In recent months we were involved in troubleshooting a large AI processor network fabric.
This fabric is used to connect AI training  chips by 100G and 400G links using  Arista 7060 switches.
We have learned a lot during this process, and in this post, we will be sharing some of what we learned.

AI/ML uses many AI processors (sometimes GPUs) in a cluster.
The training of AI models involves very large data sets.
To allow the cluster of GPUs to communicate with one another we have to create a high scale network that satisfies the performance required for AI/ML.
The scale of network is high from both number of nodes perspective as well as bandwidth per node.

The requirements of AI/ML come from the fact it uses RDMA   (Remote Direct Memory Access) where one node has direct access to the memory of another node bypassing the OS.
Historically RDMA networks used InfiniBand to create a lossless network where the client or server sends a packet it knows it will reach  the destination, but InfiniBand which is dominated by Nvidia is expensive and is one generation behind Ethernet in its speeds.
The alternative is to use the more common Ethernet fabrics.

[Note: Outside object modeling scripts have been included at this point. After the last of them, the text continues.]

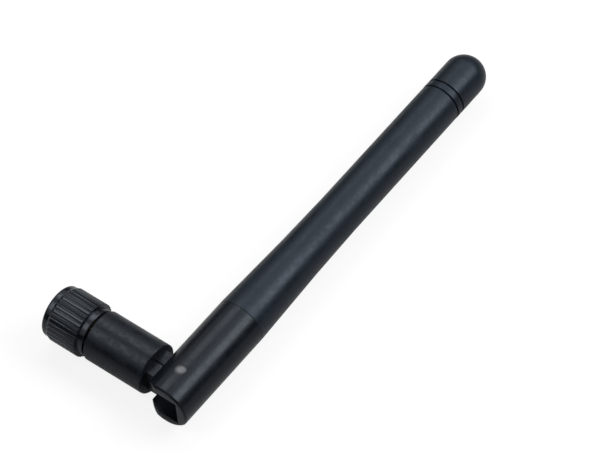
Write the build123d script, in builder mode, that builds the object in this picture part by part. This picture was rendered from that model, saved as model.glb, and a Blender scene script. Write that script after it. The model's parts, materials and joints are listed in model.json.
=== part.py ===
"""Swivel dipole antenna with a reverse-polarity SMA plug: an assembly of separate pieces.

Frame: millimetres, +Z up, lying as on a table. The origin is on the connector's axis where the
coupling nut's thread begins. +Y points out of the nut's mouth, towards the socket it screws onto.
The blade is bent 90 degrees at its hinge and points along +X. The hinge pins lie along Z.
"""

import os
from math import cos, pi, radians, sin

from build123d import *

os.makedirs("parts", exist_ok=True)

# ---------------------------------------------------------------- general fits
running_gap = 0.06              # radial, between pieces that turn on each other
axial_play = 0.10               # endwise, between pieces that turn on each other
moulding_gap = 0.01             # line between pieces that are pressed or moulded together
glue_gap = 0.02                 # line between pieces that are glued together

# ---------------------------------------------------------------- coupling nut
thread_radius = 2.84            # bore of a 1/4-36 thread, measured to its crests
thread_length = 3.20
thread_lead_in = 0.25           # chamfer in front of the thread
chamber_undercut = 0.18         # the chamber behind the thread is this much wider
chamber_gap = 0.14              # round what stands in the chamber
nut_across_flats = 7.20
nut_tail_length = 1.50          # bearing length behind the chamber

# ---------------------------------------------------------------- grip over the nut
rim_before_thread = 0.40        # the mouth stands this far in front of the first thread
grip_lip = 0.15                 # the mouth covers this much of the nut's flats
grip_back_lip = 0.28            # behind the nut
grip_wall = 0.39                # over the nut's turned-off corners
grip_rim_radius = 4.75
grip_rim_round = 0.50
grip_rim_length = 1.20
knurl_radius = 5.00
knurl_chamfer = 0.40
knurl_grooves = 36
knurl_turn = -3.4               # degrees, from the X axis to the first groove
knurl_groove_radius = 0.24
knurl_groove_depth = 0.23
collar_radius = 4.35
collar_length = 1.20
collar_edge_round = 0.20

# ---------------------------------------------------------------- connector body
face_behind_thread = 0.50       # from the thread's end to the mating face
front_sleeve_radius = 2.28
front_sleeve_wall = 0.23
front_sleeve_length = 0.90
front_flange_length = 1.05
ring_groove_width = 0.60
ring_groove_cut = 0.25
neck_radius = 2.55
swivel_flange_gap = 0.35        # round the flange, inside the barrel
swivel_flange_thickness = 0.70
post_radius = 1.25
post_length = 2.90
solder_room_radius = 1.20
solder_room_length = 1.30

# ---------------------------------------------------------------- pieces on the connector body
insulator_length = 3.80
contact_radius = 0.635
contact_recess = 0.05           # behind the insulator's face
contact_socket_radius = 0.475
contact_socket_length = 2.60
contact_slot_width = 0.16
contact_slot_length = 2.00
contact_cup_length = 0.80
solder_gap = 0.02
ring_end_play = 0.05
ring_mouth = 1.60               # opening of the C-shaped ring
gasket_inner_gap = 0.03
gasket_thickness = 0.50
ferrule_wall = 0.34
ferrule_from_flange = 0.90
ferrule_tail = 1.80             # stretch crimped on the cable behind the post

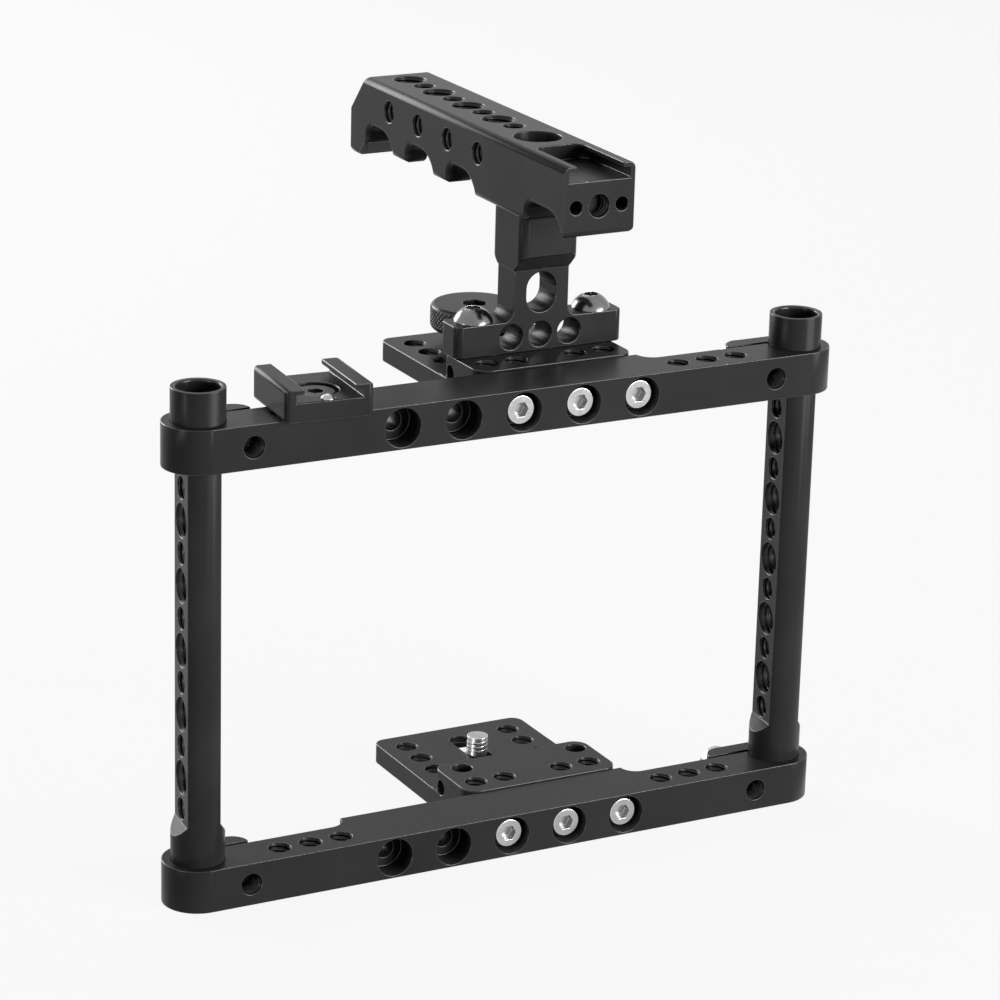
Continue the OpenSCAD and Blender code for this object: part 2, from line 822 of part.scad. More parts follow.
module handle_grip() {
    color(black) translate([riser_x, 0, grip_z]) difference() {
        intersection() {
            translate([-grip_w / 2, 0, 0]) side_profile(grip_w) grip_outline();
            translate([0, grip_front - over, (grip_h - toe_drop) / 2])
                front_profile(grip_back - grip_front + 2 * over)
                    round_rect(grip_w, grip_h + toe_drop, grip_edge);
        }
        for (i = [0 : groove_count - 1])
            translate([0, groove_y + i * groove_pitch - groove_back_x / 2, groove_depth])
                groove(groove_back_x);
        translate([0, front_groove_y - front_groove_run / 2, groove_depth])
            groove(front_groove_run);
        under_edge();
        mirror([1, 0, 0]) under_edge();
        translate([0, 0, grip_h]) grip_slot();
        translate([0, bolt_y, bolt_seat])
            cylinder(d = bolt_cbore_d, h = grip_h - bolt_seat + over);
        translate([0, bolt_y, -over])
            cylinder(d = bolt_thread_d + 2 * hole_gap, h = bolt_seat + 2 * over);
        for (i = [0 : grip_hole_count - 1])
            translate([0, grip_hole_y + i * grip_hole_pitch, -over])
                cylinder(d = i % 2 == 0 ? small_thread_d : large_thread_d, h = grip_h + 2 * over);
        for (i = [0 : 2 : grip_hole_count - 1])
            translate([-grip_w, grip_hole_y + side_hole_lag + i * grip_hole_pitch,
                grip_h - side_hole_drop]) rightward() cylinder(d = small_thread_d, h = 2 * grip_w);
        translate([0, grip_front - over, grip_h - front_hole_drop]) backward()
            cylinder(d = small_thread_d, h = front_hole_depth + over);
        for (s = [-1, 1])
            translate([s * front_hole_x, grip_front - over, grip_h - front_hole_drop]) backward()
                cylinder(d = dowel_hole_d, h = dowel_hole_depth + over);
    }
}

module handle_bolt() {
    color(dark) translate([riser_x, bolt_y, grip_z + bolt_seat])
        cap_screw(bolt_thread_d, bolt_l, bolt_head_d, bolt_head_h, bolt_hex, bolt_hex_depth,
            plate_screw_chamfer);
}

// Knurled disc with a hexagonal socket, above the collar
module thumb_knob() {
    r = knob_d / 2;
    color(black) translate([plate_x, knob_y, knob_z]) difference() {
        rotate_extrude()
            polygon([[0, 0], [r - knob_edge, 0], [r, knob_edge], [r, knob_h - knob_edge],
                [r - knob_edge, knob_h], [0, knob_h]]);
        translate([0, 0, knob_h]) hex_socket(knob_hex, knob_hex_depth);
        translate([0, 0, -over]) cylinder(d = stud_d, h = stud_hold + over);
    }
}

// Threaded stud fixed in the knob
module thumb_stud() {
    foot = top_z - stud_reach;
    color(steel) translate([plate_x, knob_y, foot])
        cylinder(d = stud_d, h = knob_z + stud_hold - foot);
}

// Collar between the knob and the plate
module thumb_collar() {
    color(black) translate([plate_x, knob_y, tail_z + slide_gap]) difference() {
        cylinder(d = collar_d, h = collar_h);
        translate([0, 0, -over]) cylinder(d = small_thread_d, h = collar_h + 2 * over);
    }
}

// Square washer that fits the recess under a slot, with its top at z = 0
module slot_washer() {
    translate([0, 0, -washer_t]) difference() {
        linear_extrude(washer_t) round_rect(washer_w, washer_w, washer_r);
        translate([0, 0, -over]) cylinder(d = small_thread_d, h = washer_t + 2 * over);
    }
}

module thumb_washer() {
    color(steel) translate([plate_x, knob_y, top_z + recess_depth - slide_gap]) slot_washer();
}

// Retaining ring on the stud, under the washer
module thumb_clip() {
    color(dark) translate([plate_x, knob_y, top_z + ledge_h - clip_t]) difference() {
        cylinder(d = clip_d, h = clip_t);
        translate([0, 0, -over]) cylinder(d = stud_d, h = clip_t + 2 * over);
    }
}

// Flat screw with a coin slot, for the foot of the camera
module base_screw() {
    color(steel) translate([plate_x, base_screw_y, ledge_h]) difference() {
        union() {
            translate([0, 0, -base_head_h]) cylinder(d = base_head_d, h = base_head_h);
            cylinder(d = stud_d, h = tail_t - ledge_h + base_screw_reach);
        }
        translate([0, 0, -base_head_h])
            cube([coin_w, base_head_d + over, 2 * coin_depth], center = true);
    }
}

module base_screw_washer() {
    color(steel) translate([plate_x, base_screw_y, recess_depth - slide_gap]) slot_washer();
}

bottom_bar();
top_bar();
left_rod();
right_rod();
bottom_plate();
top_plate();
bottom_plate_screws();
top_plate_screws();
bottom_left_clamp_screw();
bottom_right_clamp_screw();
top_left_clamp_screw();
top_right_clamp_screw();
cold_shoe();
shoe_screw();
shoe_stop_pin();
riser();
riser_screws();
handle_grip();
handle_bolt();
thumb_knob();
thumb_stud();
thumb_collar();
thumb_washer();
thumb_clip();
base_screw();
base_screw_washer();
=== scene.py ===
"""Camera cage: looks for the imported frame.

The solids keep their own shapes and get chamfered edges and procedural finishes here.
Threads, knurls and the threaded studs are new surfaces, worked out on grids.
"""
import json

import bpy
import numpy as np
from mathutils import Matrix, Vector


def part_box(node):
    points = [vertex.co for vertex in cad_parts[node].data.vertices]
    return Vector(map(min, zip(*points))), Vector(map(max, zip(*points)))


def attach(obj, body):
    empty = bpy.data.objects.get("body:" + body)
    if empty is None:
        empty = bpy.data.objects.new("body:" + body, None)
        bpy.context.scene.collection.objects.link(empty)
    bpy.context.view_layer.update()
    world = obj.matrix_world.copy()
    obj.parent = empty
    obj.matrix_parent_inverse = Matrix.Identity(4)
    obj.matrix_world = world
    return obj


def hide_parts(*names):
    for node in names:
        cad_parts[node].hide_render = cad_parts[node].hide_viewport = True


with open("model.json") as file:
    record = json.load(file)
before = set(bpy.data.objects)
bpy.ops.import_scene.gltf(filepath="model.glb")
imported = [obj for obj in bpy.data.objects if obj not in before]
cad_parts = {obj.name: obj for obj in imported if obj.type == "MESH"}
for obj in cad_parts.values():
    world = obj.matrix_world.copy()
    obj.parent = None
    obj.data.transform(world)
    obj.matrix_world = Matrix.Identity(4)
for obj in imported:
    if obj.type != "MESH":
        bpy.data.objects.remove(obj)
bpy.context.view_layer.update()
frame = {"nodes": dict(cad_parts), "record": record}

MM = 0.001
TURN = 2 * np.pi

# Camera, fitted to the photograph: angles in degrees, lengths in millimetres
CAM_AZIMUTH = -28.343
CAM_ELEVATION = 18.438
CAM_ROLL = 1.556
CAM_DISTANCE = 1061.5
CAM_TARGET = (-1.5, 0.0, 103.54)
CAM_LENS = 137.96
CAM_SENSOR = 36.0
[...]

But native ethernet is not lossless, to overcome this  the industry created the RoCE protocol (RDMA over Converged Ethernet).  RoCEv1 uses Ethernet as the link layer protocol (Ethertype 0x8915) so It requires a single broadcast domain which limits its scale to small fabrics.
The newer RoCEv2 uses UDP (Port 4791) over IP for communication and allows the creation of very large fabrics. To achieve these requirements for lossless fabric RoCEv2 uses flow control (PFC and ECN).


Network topology  – CLOS Fabrics

The most common fabric architecture these days is CLOS. Where each leaf is connected to all spines to create non-blocking fabric. In AI/ML networks, it is important to create the fabric as non-oversubscribed which means that each leaf has the same amount of uplink as downlinks to reduce the chances of congestion.


For RoCEv2 to work it must have a lossless fabric which means none of the RoCEv2 packets will be lost on the network as a result of congestion as in case of a loss the whole process has to start from the beginning.

There are two main protocols to avoid congestion in the network by signaling the source of the traffic to pause the transmitting of data or by reducing its rate.


The first one is PFC (Priority Flow Control 802.1Qbb)  it is similar to the regular flow control available in regular Ethernet but adds per Ethernet priority (802.1P)/DSCP flow control to allow per priority/traffic class lossless communication. PFC works by sending a pause frame when the buffer of a switch is full the neighbor device halts sending traffic in the specified traffic class for the time specified in the pause frame. If the neighbor device is a switch , it causes its buffer to get full as well  and  as a result it sends a pause to the source of the traffic which stops sending traffic to the destination which frees up the buffer and so on.
To allow the switch to be a really lossless it has to save some headroom in its buffer for packets in flight until the neighbor device pauses the traffic.

Flow control is a very aggressive mechanism  as it pauses the traffic from multiple sources, it is also spreading the issue as if a spine sends pause to a leaf the leaf buffer is filling and creates more congestion.


ECN (Explicit Congestion Notification) is the two least bits in the traffic class of IPv4 and IPv6 packets (the other 6 bits are the DSCP).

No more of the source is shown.